• _Task directions_:
Give back an exact copy of the lines from the start of the material through the line bearing "return cut(fuse([nose, root]), [wires], label)". Include both ends and nothing else.

>> START Records for the task

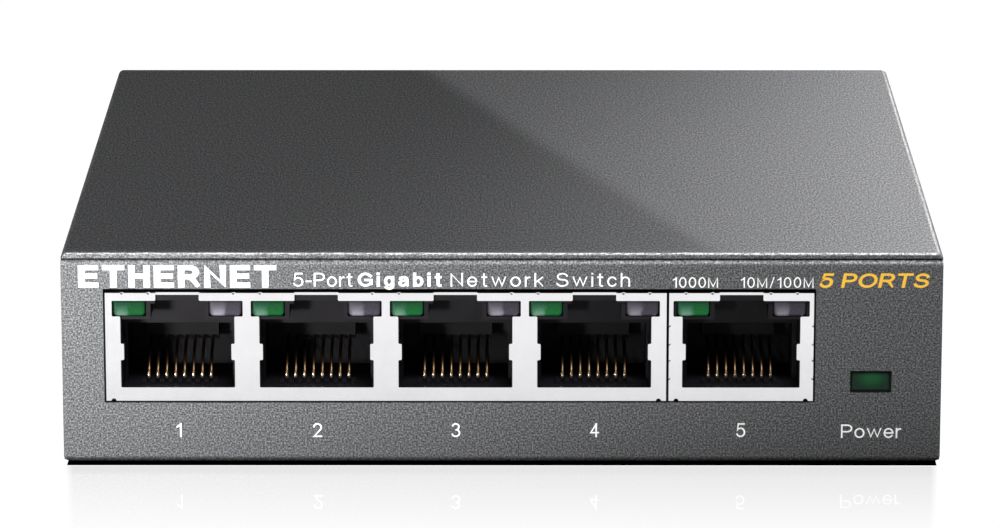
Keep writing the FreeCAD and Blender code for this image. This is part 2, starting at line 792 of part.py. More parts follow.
def port_contacts(port, label):
    """Eight sprung wires, from the tails in the board up and forward to the tips in the socket."""
    front, tail, level = value(JACK_FRONT), value(TAIL_Y), value("contact_level")
    tip, low, curl = front + value("contact_tip"), value("contact_low"), value("contact_curl")
    path = [(tail, value(BOARD_FOOT + " - tail_length")), (tail, level),
            (front + value("contact_bend"), level), (tip, low), (tip - curl, low - curl)]
    outline = strip_outline(path, value("contact_thickness"))
    half = value("contact_width / 2")
    middles = [value(contact_x(port, wire)) for wire in range(WIRES)]
    return formed(Part.makeCompound([prism(outline, x - half, x + half) for x in middles]), label)


def contact_carrier(port, wires, label):
    """The insert that holds the eight wires, moulded round them."""
    nose = box(across(port["x"], "nose_half"), (SOCKET_END + " - nose_reach", CARRIER_WALL + " + 1"),
               ("nose_low", "nose_high"))
    root = box(across(port["x"], "carrier_half"), (CARRIER_WALL, CARRIER_REAR),
               ("board_top + carrier_play", "carrier_high"))
    return cut(fuse([nose, root]), [wires], label)


def port_light(port, side, label):
    """A bar-shaped lamp with a domed face and rounded lower edges, and its two legs to the board."""
    face = JACK_FRONT + " + led_recess"
    lens = box(beside(port, side, "led_inner", "led_outer"), (face, face + " + led_length"),
               ("mouth_high", "window_high"))
    doc.recompute()
    rounded = doc.addObject("Part::Fillet", "rounded")
    rounded.Base = lens
    flanks = near(*[value(limit) for limit in beside(port, side, "led_inner", "led_outer")])
    lower = edges_at(lens.Shape, x=flanks, z=near(value("mouth_high")))
    rounded.Edges = [(int(name[4:]), value("led_corner"), value("led_corner")) for name in lower]
    doc.recompute()
    dome = doc.addObject("Part::Fillet", "dome")
    dome.Base = rounded
    rim = edges_at(rounded.Shape, y=near(value(face)))
    dome.Edges = [(int(name[4:]), value("led_dome"), value("led_dome")) for name in rim]
    leg_front, leg_rear = HOUSING_REAR + " + leg_width / 5", HOUSING_REAR + " + leg_width * 1.2"
    level = across("leg_level", "leg_width / 2")
    legs = []
    for leg in (-1, 1):
        middle = "%s + (%d) * (led_inner + led_outer) / 2 + (%d) * leg_spread" % (port["x"], side, leg)
        span = across(middle, "leg_width / 2")
        legs.append(box(span, (face + " + led_length - leg_width", leg_rear), level))
        legs.append(box(span, (leg_front, leg_rear), ("board_top", "leg_level")))
    return fuse([dome] + legs, label)


def sockets():
    socket_shield(GANG, PORTS[:4], "jack_shield_1_4")
    socket_shield(SINGLE, PORTS[4:], "jack_shield_5")
    socket_housing(GANG, PORTS[:4], "jack_housing_1_4")
    socket_housing(SINGLE, PORTS[4:], "jack_housing_5")
    for number, port in enumerate(PORTS, start=1):
        wires = port_contacts(port, "port_contacts_%d" % number)
        contact_carrier(port, wires, "contact_carrier_%d" % number)
        port_light(port, -1, "left_led_%d" % number)
        port_light(port, 1, "right_led_%d" % number)


# The power light


def power_light_lens():
    """A light pipe: its face fills the window, and a collar stops it behind the panel."""
    body = new_body("power_light_lens")
    face = FRONT + " + light_inset"
    behind_panel = FRONT + " + sheet + seam"
    blocks = (("light_width / 2", "light_height / 2", face, behind_panel),
              ("light_width / 2 + light_collar", "light_height / 2 + light_collar",
               behind_panel, behind_panel + " + light_collar"),
              ("light_width / 2 - light_inset", "light_height / 2",
               behind_panel + " + light_collar", FRONT + " + light_depth"))
    for half_width, half_height, near_end, far_end in blocks:
        outline = [rectangle(*across("light_x", half_width), *across("light_z", half_height))]
        drawing = sketch(body, "XZ_Plane", outline, offset="-(%s)" % near_end)
        pad(body, drawing, "%s - (%s)" % (far_end, near_end), backwards=True)
    rim = edges_at(body.Shape, y=near(value(face)))
    soften(body, "Fillet", rim, "light_round")
    return body


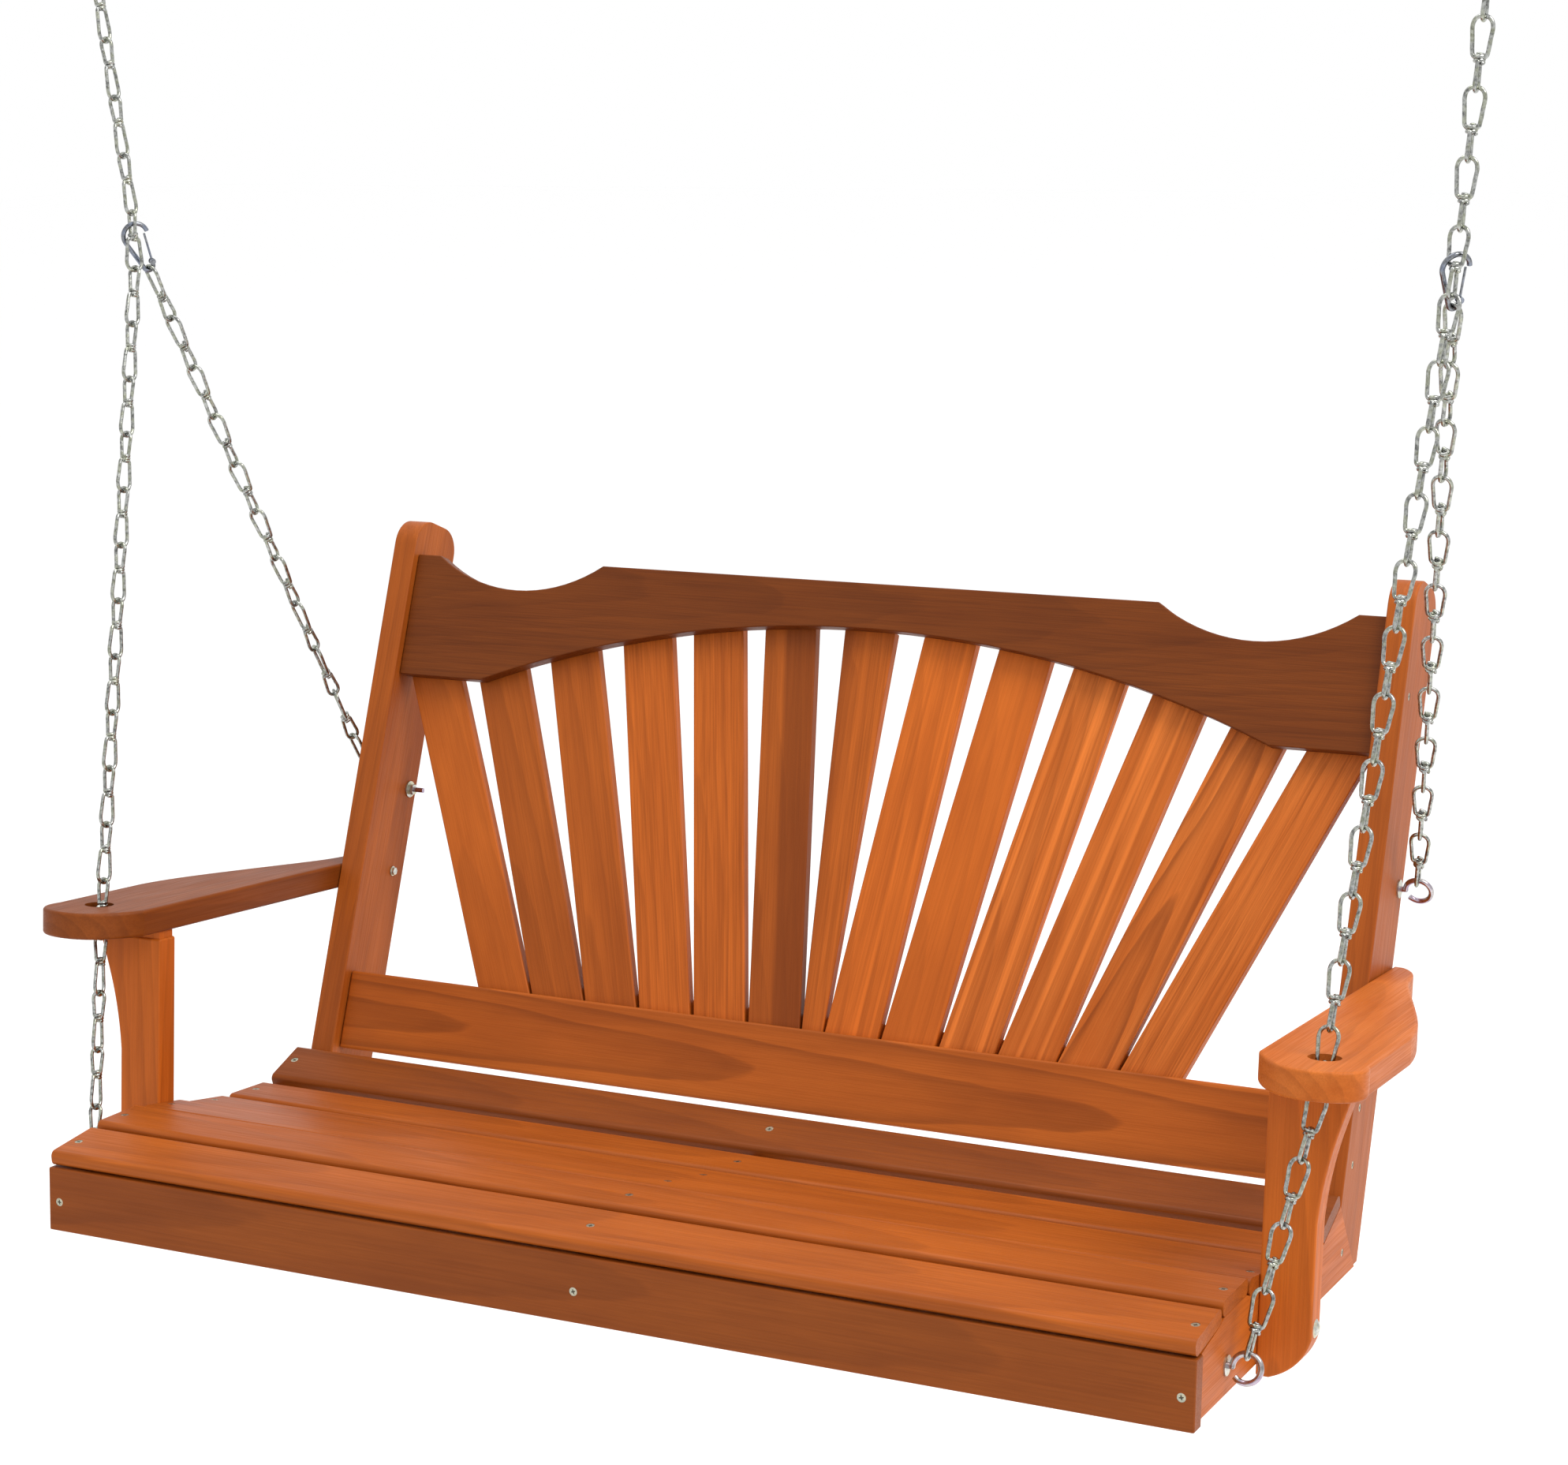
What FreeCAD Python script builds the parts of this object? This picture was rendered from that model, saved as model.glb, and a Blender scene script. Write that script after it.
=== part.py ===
# Porch swing: slatted seat with a fan back and flat arms, carried by two pairs of knotted
# double-loop chains that meet above each arm and rise as one chain to a ceiling hook.
# Units mm. Origin midway between the two ceiling hooks, in the plane of the ceiling.
# +X to the right as seen from the front, +Y to the back, +Z up.

import FreeCAD, Part
import math
import os

os.makedirs("parts", exist_ok=True)

IN = 25.4

# ---- seat frame, in the apron's own frame (x across, y back, z up along the apron) ----
apron_half = 24.0 * IN
apron_thk = 0.75 * IN
apron_drop = 2.58 * IN
slat_half = 23.92 * IN
slat_thk = 0.62 * IN
slat_round = 6.0
rail_out = 23.93 * IN
rail_in = 23.18 * IN
rail_bottom = -2.35 * IN
board_round = 1.6

# seat slats: middle of the top face (y, z), slope in degrees, width
slats = [
    (1.44 * IN, 0.83 * IN, 8.0, 2.82 * IN),
    (4.46 * IN, 1.19 * IN, 1.2, 2.80 * IN),
    (7.50 * IN, 0.90 * IN, -7.4, 2.80 * IN),
    (10.55 * IN, 0.36 * IN, -7.8, 2.80 * IN),
    (13.62 * IN, 0.12 * IN, -1.6, 2.78 * IN),
    (16.50 * IN, 0.70 * IN, 22.5, 2.42 * IN),
]

# ---- back, in its own reclined frame (x across, n into the back, s up the slope) ----
recline = 17.59
back_foot = 18.145 * IN
stile_out = 23.83 * IN
stile_in = 22.70 * IN
stile_depth = 3.5 * IN
stile_top = 25.62 * IN
between = 22.68 * IN
brace_half = 15.6 * IN
fan_count = 6
fan_width = 2.42 * IN
fan_bottom = 3.7 * IN
fan_top = 22.0 * IN
fan_ref = 4.56 * IN
fan_front = 1.16 * IN
fan_thk = 0.53 * IN
fan_foot = [1.80, 4.41, 7.05, 9.71, 12.36, 15.09]
fan_angle = [6.5, 9.5, 12.5, 16.4, 20.7, 23.7]

# ---- arms and posts ----
arm_top = 9.36 * IN
arm_slope = math.degrees(math.atan(0.0323))
arm_thk = 1.1 * IN
arm_in = 23.86 * IN
hole_x = 26.20 * IN
hole_y = 6.36 * IN
hole_r = 0.60 * IN
post_y = 7.2 * IN
post_thk = 1.1 * IN
post_lean = 1.6

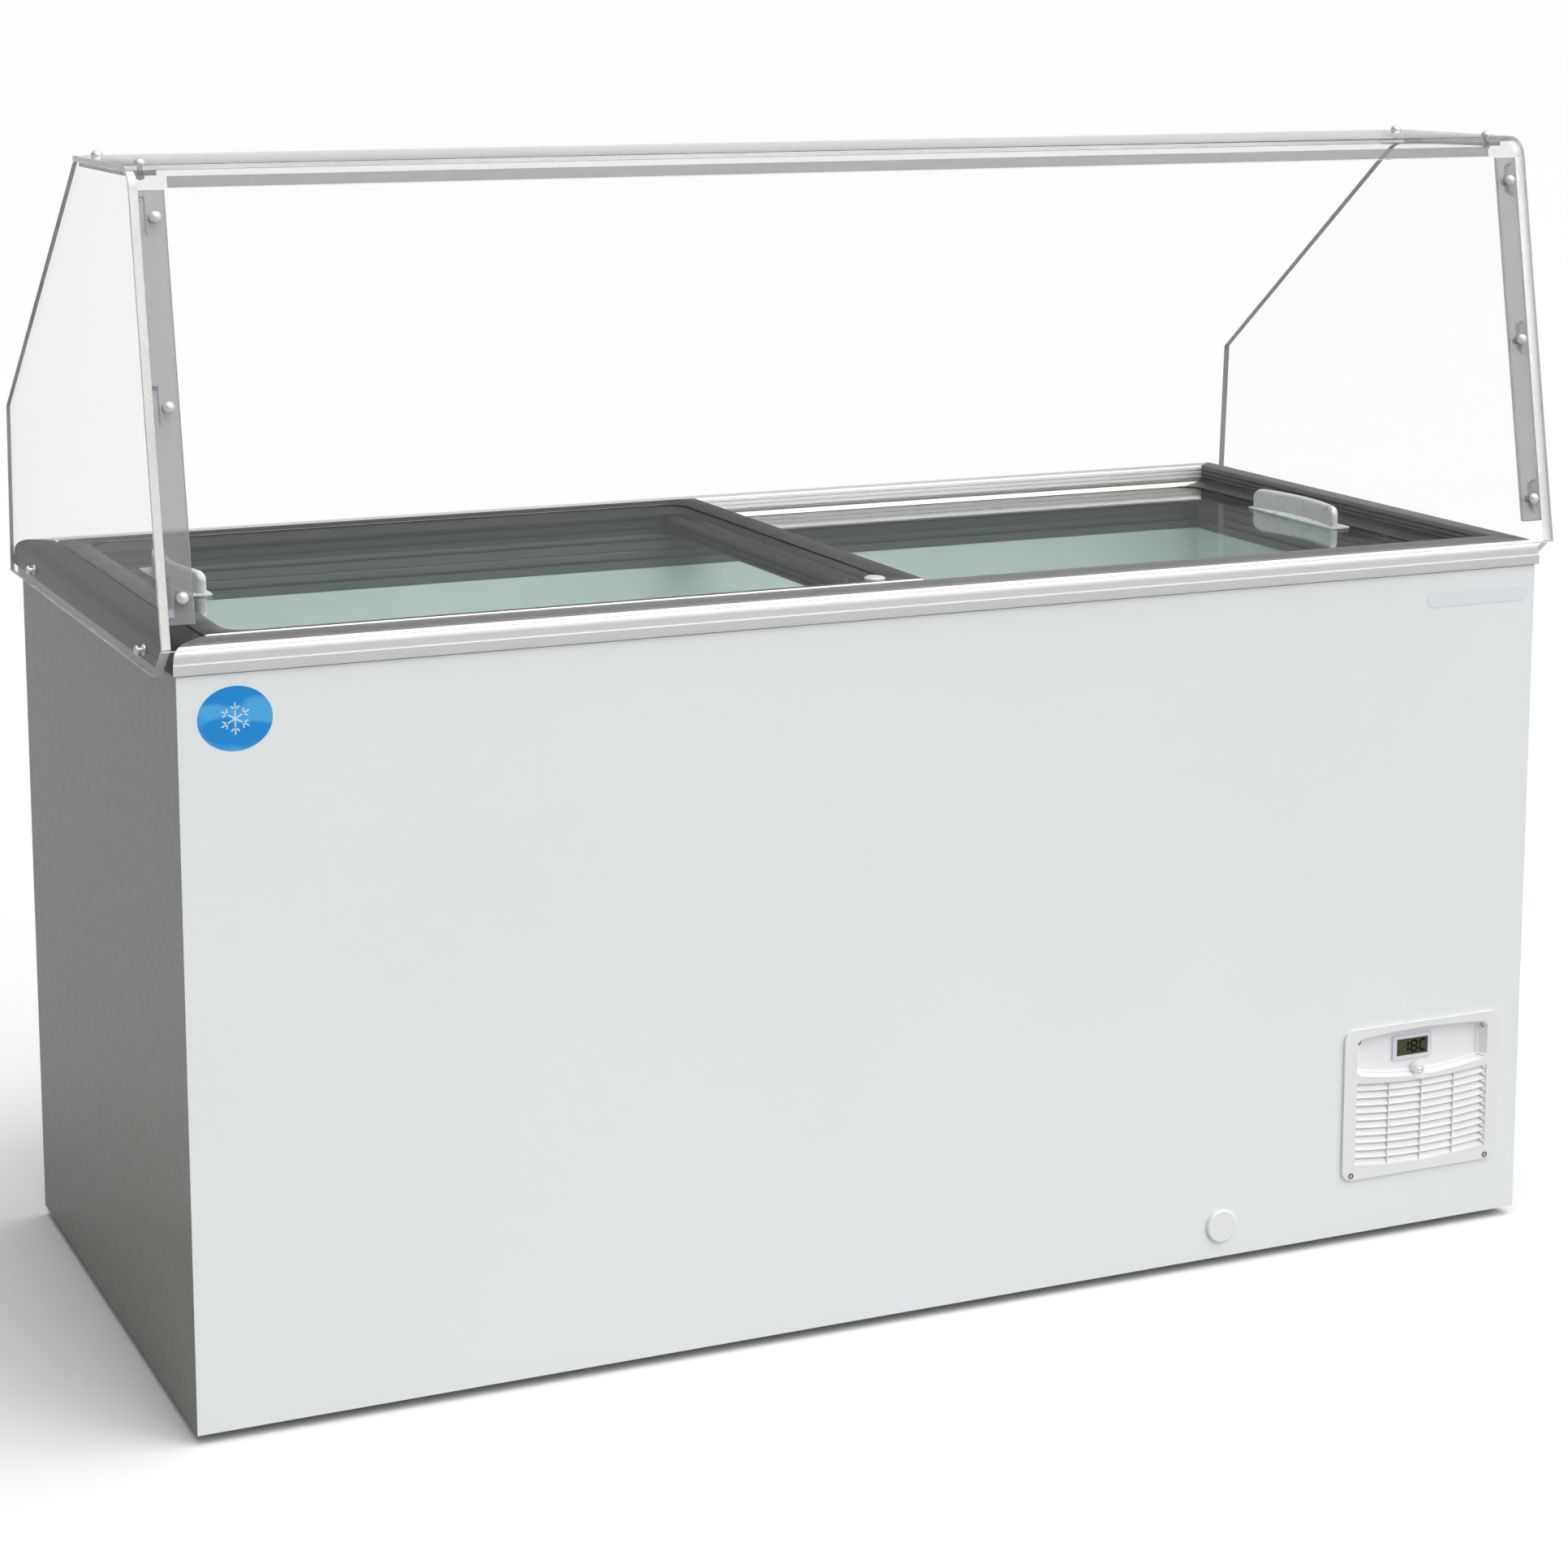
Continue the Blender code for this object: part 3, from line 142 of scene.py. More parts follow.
def vary_roughness(mat, source, low, high):
    tree = mat.node_tree
    node = tree.nodes.new("ShaderNodeMapRange")
    node.inputs["From Min"].default_value = NOISE_SPAN[0]
    node.inputs["From Max"].default_value = NOISE_SPAN[1]
    node.inputs["To Min"].default_value = low
    node.inputs["To Max"].default_value = high
    tree.links.new(source, node.inputs["Value"])
    tree.links.new(node.outputs["Result"], shader_of(mat).inputs["Roughness"])


def bump(mat, source, strength, distance):
    tree = mat.node_tree
    node = tree.nodes.new("ShaderNodeBump")
    node.inputs["Strength"].default_value = strength
    node.inputs["Distance"].default_value = distance
    tree.links.new(source, node.inputs["Height"])
    tree.links.new(node.outputs["Normal"], shader_of(mat).inputs["Normal"])


def let_lamps_through(mat, colour):
    """Lamps shine through the clear piece, so what is behind it isn't in shadow."""
    tree = mat.node_tree
    output = tree.nodes["Material Output"]
    path = tree.nodes.new("ShaderNodeLightPath")
    clear = tree.nodes.new("ShaderNodeBsdfTransparent")
    clear.inputs["Color"].default_value = (*colour, 1.0)
    mix = tree.nodes.new("ShaderNodeMixShader")
    tree.links.new(path.outputs["Is Shadow Ray"], mix.inputs["Fac"])
    tree.links.new(shader_of(mat).outputs["BSDF"], mix.inputs[1])
    tree.links.new(clear.outputs["BSDF"], mix.inputs[2])
    tree.links.new(mix.outputs["Shader"], output.inputs["Surface"])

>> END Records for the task

• _Result of the task_:
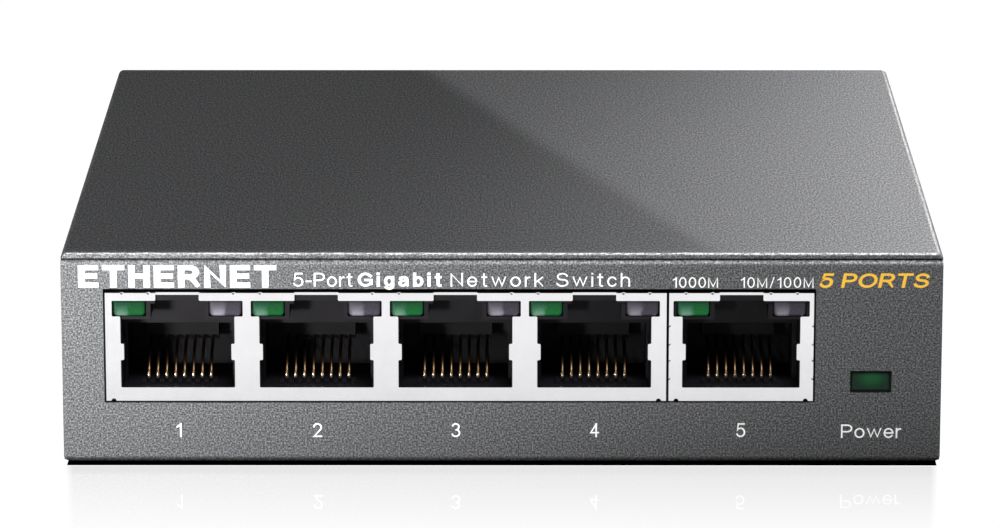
Keep writing the FreeCAD and Blender code for this image. This is part 2, starting at line 792 of part.py. More parts follow.
def port_contacts(port, label):
    """Eight sprung wires, from the tails in the board up and forward to the tips in the socket."""
    front, tail, level = value(JACK_FRONT), value(TAIL_Y), value("contact_level")
    tip, low, curl = front + value("contact_tip"), value("contact_low"), value("contact_curl")
    path = [(tail, value(BOARD_FOOT + " - tail_length")), (tail, level),
            (front + value("contact_bend"), level), (tip, low), (tip - curl, low - curl)]
    outline = strip_outline(path, value("contact_thickness"))
    half = value("contact_width / 2")
    middles = [value(contact_x(port, wire)) for wire in range(WIRES)]
    return formed(Part.makeCompound([prism(outline, x - half, x + half) for x in middles]), label)


def contact_carrier(port, wires, label):
    """The insert that holds the eight wires, moulded round them."""
    nose = box(across(port["x"], "nose_half"), (SOCKET_END + " - nose_reach", CARRIER_WALL + " + 1"),
               ("nose_low", "nose_high"))
    root = box(across(port["x"], "carrier_half"), (CARRIER_WALL, CARRIER_REAR),
               ("board_top + carrier_play", "carrier_high"))
    return cut(fuse([nose, root]), [wires], label)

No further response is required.